Exercise description: All lines from the one with "obj.parent = None" to the end need to be copied exactly, with nothing before them.

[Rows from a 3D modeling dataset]
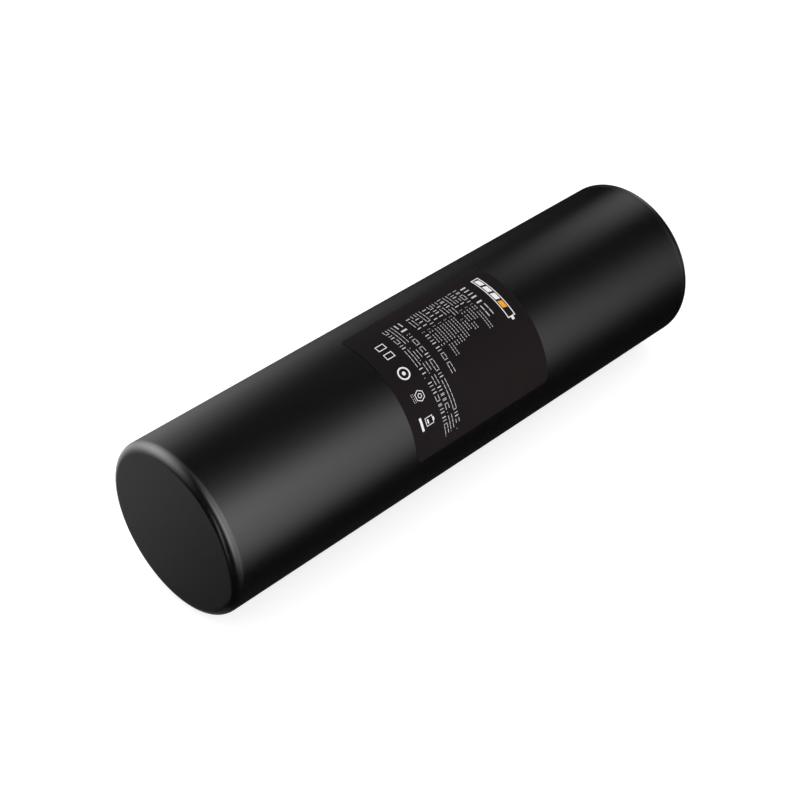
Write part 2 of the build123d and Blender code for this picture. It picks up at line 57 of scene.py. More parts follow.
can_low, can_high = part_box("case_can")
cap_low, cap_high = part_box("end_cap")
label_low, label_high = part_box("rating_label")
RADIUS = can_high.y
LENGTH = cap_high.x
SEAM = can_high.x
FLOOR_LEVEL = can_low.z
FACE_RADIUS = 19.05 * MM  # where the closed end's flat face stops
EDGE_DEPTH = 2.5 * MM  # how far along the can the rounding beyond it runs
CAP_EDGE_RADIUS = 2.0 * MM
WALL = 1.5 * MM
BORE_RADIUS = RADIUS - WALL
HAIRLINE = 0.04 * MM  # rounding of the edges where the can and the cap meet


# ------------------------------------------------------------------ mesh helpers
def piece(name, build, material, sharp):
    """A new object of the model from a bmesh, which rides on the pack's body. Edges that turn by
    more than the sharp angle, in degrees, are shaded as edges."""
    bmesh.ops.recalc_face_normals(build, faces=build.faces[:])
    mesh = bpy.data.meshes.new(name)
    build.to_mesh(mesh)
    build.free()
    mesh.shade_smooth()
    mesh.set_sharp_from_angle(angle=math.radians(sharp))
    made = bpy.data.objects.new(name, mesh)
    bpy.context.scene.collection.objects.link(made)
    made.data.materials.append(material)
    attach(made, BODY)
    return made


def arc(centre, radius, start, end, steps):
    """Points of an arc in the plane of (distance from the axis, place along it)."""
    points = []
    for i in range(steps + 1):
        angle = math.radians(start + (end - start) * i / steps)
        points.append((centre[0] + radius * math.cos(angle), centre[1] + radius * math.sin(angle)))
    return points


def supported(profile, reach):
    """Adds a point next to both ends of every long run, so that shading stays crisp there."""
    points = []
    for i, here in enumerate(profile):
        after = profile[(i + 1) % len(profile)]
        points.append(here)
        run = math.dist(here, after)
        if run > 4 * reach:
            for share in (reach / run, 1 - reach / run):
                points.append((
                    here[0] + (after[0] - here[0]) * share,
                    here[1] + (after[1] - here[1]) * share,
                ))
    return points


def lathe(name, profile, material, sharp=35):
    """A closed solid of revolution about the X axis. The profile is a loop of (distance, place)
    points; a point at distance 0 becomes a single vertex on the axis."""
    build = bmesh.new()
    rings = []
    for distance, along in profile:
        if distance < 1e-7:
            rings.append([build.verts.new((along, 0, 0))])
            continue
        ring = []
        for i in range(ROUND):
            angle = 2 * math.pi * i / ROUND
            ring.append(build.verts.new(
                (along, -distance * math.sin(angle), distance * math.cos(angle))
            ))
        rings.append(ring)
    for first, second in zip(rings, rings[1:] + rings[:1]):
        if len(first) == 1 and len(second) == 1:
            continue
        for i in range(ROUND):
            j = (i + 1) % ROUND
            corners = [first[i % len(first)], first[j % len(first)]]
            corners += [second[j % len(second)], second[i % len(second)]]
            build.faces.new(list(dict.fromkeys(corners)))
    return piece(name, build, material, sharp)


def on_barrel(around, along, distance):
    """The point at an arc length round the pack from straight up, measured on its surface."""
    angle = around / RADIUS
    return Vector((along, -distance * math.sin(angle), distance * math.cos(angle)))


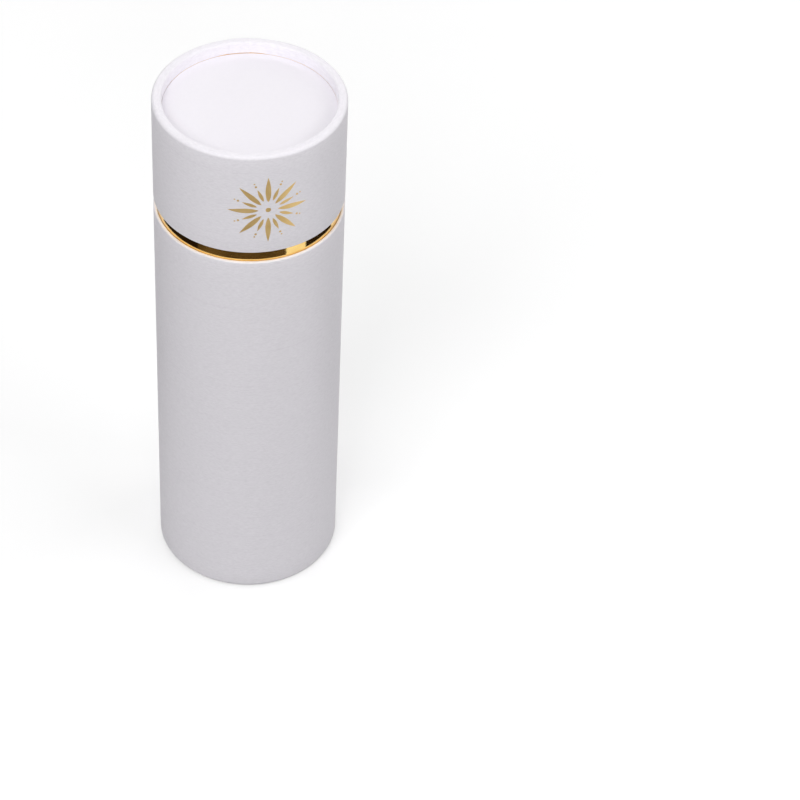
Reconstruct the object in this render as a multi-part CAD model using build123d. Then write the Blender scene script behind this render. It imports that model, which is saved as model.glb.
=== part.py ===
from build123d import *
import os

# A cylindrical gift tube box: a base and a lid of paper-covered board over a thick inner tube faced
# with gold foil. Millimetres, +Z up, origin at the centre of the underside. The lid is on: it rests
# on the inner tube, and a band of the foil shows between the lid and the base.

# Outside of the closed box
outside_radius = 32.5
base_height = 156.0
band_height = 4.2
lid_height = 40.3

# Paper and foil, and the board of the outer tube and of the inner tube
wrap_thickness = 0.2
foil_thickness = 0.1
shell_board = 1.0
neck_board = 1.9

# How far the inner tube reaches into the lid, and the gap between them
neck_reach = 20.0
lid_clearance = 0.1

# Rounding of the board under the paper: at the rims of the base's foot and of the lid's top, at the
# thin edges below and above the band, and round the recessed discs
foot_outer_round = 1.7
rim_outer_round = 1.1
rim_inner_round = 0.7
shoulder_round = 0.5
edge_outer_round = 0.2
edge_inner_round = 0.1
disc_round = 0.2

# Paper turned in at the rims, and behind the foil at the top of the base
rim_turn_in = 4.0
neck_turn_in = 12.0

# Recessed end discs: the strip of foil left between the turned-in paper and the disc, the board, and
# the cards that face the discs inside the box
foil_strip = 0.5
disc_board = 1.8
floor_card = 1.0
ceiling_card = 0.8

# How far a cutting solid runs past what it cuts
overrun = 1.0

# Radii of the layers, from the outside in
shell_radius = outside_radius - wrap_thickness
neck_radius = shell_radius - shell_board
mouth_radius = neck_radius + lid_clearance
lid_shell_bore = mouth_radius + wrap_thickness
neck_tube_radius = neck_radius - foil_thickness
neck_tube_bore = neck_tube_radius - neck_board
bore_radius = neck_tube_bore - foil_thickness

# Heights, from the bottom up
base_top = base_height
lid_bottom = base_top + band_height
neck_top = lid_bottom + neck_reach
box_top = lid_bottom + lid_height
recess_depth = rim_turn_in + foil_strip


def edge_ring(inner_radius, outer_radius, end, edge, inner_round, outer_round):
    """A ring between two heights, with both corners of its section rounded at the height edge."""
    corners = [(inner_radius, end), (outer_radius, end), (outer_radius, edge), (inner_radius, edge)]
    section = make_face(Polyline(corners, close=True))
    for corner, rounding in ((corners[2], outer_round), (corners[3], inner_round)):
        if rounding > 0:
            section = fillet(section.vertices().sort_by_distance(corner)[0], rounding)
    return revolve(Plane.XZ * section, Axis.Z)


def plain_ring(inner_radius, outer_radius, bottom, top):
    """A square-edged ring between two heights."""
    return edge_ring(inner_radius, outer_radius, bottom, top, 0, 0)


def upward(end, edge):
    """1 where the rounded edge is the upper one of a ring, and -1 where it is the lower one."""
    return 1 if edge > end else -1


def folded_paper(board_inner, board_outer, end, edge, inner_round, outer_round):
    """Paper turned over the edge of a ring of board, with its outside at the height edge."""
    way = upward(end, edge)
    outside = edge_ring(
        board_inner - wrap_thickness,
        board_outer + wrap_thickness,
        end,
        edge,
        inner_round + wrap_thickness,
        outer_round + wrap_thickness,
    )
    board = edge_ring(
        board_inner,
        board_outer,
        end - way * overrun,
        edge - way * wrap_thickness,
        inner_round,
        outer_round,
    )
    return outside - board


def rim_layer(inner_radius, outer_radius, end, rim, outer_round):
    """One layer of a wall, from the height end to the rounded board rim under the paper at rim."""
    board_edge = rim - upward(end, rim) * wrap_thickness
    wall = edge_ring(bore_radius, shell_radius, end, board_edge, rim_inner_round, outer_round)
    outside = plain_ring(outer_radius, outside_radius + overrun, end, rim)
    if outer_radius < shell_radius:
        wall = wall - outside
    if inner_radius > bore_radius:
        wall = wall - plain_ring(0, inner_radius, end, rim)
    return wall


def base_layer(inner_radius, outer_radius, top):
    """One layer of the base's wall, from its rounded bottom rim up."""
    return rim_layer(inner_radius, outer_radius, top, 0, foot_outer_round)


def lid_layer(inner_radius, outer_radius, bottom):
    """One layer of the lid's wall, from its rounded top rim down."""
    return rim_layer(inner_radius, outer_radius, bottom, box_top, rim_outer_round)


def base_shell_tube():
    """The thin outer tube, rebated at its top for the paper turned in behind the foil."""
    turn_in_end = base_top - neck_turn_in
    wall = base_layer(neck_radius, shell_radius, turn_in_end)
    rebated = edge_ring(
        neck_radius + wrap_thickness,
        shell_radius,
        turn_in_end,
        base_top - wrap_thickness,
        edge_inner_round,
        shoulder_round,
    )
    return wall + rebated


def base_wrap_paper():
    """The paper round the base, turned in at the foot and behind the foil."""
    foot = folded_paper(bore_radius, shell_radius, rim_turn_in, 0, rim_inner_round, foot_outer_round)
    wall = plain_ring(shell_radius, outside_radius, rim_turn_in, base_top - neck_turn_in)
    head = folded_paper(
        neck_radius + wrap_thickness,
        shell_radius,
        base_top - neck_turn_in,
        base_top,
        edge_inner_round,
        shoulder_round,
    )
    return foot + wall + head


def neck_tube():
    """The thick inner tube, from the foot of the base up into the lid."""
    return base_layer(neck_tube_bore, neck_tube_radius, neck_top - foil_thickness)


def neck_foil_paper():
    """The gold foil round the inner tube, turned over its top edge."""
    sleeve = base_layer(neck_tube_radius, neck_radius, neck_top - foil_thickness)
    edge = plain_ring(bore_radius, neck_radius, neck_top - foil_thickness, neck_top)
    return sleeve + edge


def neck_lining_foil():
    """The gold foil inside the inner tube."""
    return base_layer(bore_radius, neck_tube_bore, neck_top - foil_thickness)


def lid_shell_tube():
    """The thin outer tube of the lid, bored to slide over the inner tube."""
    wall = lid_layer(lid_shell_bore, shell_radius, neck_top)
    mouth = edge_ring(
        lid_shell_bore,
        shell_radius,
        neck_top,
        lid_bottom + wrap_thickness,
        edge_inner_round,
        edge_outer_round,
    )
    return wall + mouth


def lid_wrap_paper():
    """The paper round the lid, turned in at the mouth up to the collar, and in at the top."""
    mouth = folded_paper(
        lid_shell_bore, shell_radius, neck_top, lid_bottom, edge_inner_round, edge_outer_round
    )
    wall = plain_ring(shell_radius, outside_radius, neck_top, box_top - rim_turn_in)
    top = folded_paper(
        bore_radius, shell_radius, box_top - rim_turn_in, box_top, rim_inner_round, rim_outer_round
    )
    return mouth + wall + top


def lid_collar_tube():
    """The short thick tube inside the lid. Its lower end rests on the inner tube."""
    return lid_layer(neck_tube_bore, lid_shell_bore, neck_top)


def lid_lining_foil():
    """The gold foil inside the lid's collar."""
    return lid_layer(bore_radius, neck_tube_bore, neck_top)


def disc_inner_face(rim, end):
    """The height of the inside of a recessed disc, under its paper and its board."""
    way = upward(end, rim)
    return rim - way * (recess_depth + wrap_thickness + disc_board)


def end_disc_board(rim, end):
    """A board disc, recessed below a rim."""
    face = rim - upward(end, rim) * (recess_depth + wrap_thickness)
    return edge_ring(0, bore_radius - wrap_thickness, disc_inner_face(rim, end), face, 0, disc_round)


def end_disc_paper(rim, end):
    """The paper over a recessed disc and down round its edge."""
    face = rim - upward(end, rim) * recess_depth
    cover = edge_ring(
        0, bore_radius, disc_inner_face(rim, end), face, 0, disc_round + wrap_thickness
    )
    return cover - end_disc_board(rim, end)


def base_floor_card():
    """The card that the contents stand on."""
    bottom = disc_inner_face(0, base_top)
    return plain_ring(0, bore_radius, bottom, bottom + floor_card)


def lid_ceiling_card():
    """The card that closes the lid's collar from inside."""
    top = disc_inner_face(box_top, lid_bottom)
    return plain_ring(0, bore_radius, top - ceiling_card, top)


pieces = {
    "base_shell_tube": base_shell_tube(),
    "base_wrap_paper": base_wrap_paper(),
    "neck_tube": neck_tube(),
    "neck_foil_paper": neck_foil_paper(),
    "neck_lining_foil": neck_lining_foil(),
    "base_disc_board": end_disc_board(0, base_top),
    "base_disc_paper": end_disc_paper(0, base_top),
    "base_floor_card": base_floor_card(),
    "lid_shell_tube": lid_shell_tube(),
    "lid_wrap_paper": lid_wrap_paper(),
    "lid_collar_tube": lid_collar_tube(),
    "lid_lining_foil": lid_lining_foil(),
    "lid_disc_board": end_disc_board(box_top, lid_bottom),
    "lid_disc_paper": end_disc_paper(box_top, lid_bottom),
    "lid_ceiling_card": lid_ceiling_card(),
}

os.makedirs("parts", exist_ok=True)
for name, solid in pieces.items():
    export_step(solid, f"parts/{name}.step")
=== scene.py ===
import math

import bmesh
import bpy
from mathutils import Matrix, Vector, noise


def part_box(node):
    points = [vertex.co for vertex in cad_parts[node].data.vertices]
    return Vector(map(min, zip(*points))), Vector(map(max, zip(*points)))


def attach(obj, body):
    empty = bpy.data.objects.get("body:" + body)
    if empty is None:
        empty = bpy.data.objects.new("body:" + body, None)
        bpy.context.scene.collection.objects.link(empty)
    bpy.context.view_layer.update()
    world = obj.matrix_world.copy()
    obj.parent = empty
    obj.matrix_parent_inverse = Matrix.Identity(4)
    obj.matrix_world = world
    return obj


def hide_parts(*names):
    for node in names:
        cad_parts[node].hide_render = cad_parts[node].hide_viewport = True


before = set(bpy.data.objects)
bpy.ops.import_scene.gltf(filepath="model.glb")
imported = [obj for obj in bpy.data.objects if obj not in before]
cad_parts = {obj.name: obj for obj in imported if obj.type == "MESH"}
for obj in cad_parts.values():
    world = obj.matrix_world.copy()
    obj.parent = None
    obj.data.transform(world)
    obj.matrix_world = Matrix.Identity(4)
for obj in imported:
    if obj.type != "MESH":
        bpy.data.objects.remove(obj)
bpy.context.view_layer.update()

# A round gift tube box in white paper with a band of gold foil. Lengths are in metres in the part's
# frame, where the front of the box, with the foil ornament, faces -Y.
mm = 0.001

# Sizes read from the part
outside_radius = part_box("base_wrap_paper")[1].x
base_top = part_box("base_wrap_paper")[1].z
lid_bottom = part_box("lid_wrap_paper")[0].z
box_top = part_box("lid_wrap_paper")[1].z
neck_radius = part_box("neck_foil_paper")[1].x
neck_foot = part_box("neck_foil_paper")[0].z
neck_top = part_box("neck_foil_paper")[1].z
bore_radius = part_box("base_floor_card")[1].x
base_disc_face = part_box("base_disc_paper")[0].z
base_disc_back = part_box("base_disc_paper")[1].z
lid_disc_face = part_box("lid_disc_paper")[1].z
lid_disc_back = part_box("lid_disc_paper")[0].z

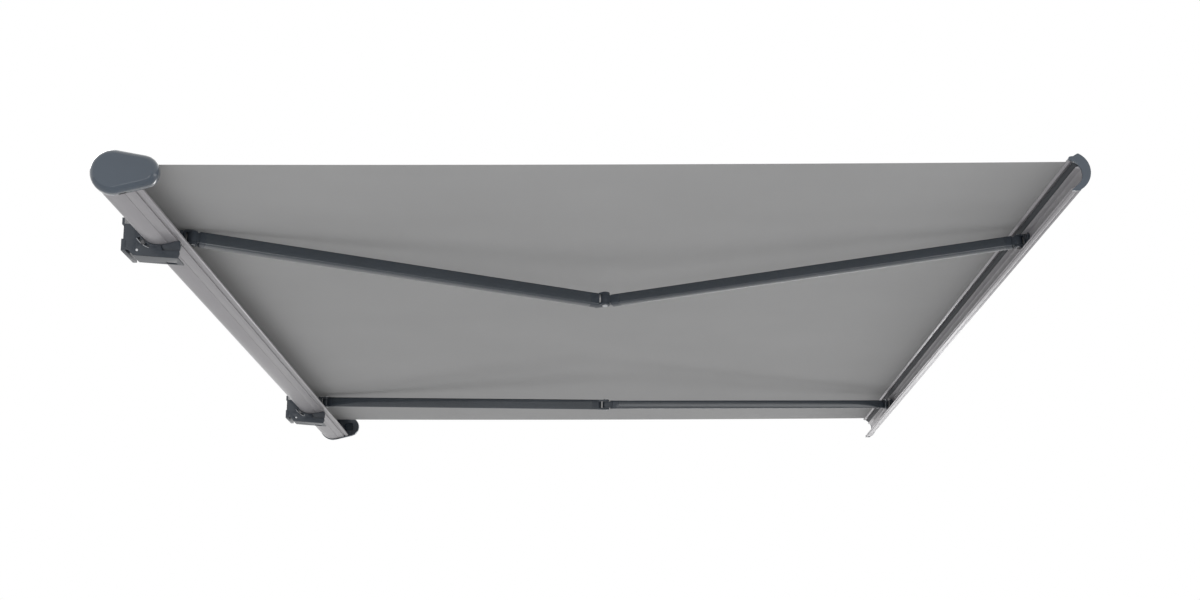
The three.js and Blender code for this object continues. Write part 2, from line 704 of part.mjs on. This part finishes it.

Response below:
    obj.parent = None
    obj.data.transform(world)
    obj.matrix_world = Matrix.Identity(4)
for obj in imported:
    if obj.type != "MESH":
        bpy.data.objects.remove(obj)
bpy.context.view_layer.update()

# A round gift tube box in white paper with a band of gold foil. Lengths are in metres in the part's
# frame, where the front of the box, with the foil ornament, faces -Y.
mm = 0.001

# Sizes read from the part
outside_radius = part_box("base_wrap_paper")[1].x
base_top = part_box("base_wrap_paper")[1].z
lid_bottom = part_box("lid_wrap_paper")[0].z
box_top = part_box("lid_wrap_paper")[1].z
neck_radius = part_box("neck_foil_paper")[1].x
neck_foot = part_box("neck_foil_paper")[0].z
neck_top = part_box("neck_foil_paper")[1].z
bore_radius = part_box("base_floor_card")[1].x
base_disc_face = part_box("base_disc_paper")[0].z
base_disc_back = part_box("base_disc_paper")[1].z
lid_disc_face = part_box("lid_disc_paper")[1].z
lid_disc_back = part_box("lid_disc_paper")[0].z

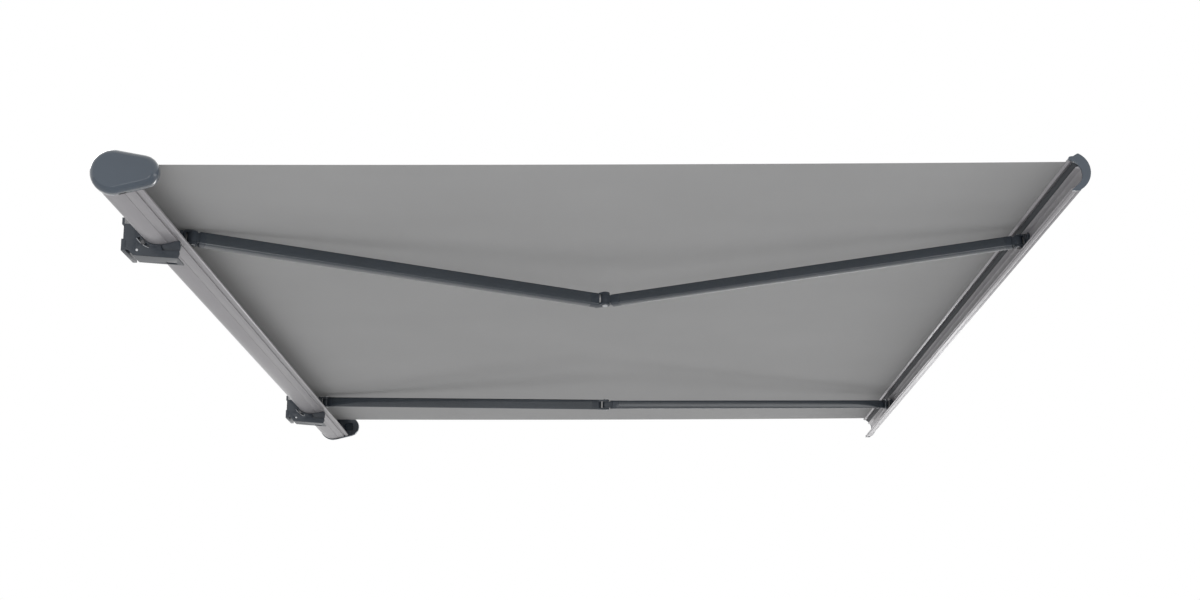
The three.js and Blender code for this object continues. Write part 2, from line 704 of part.mjs on. This part finishes it.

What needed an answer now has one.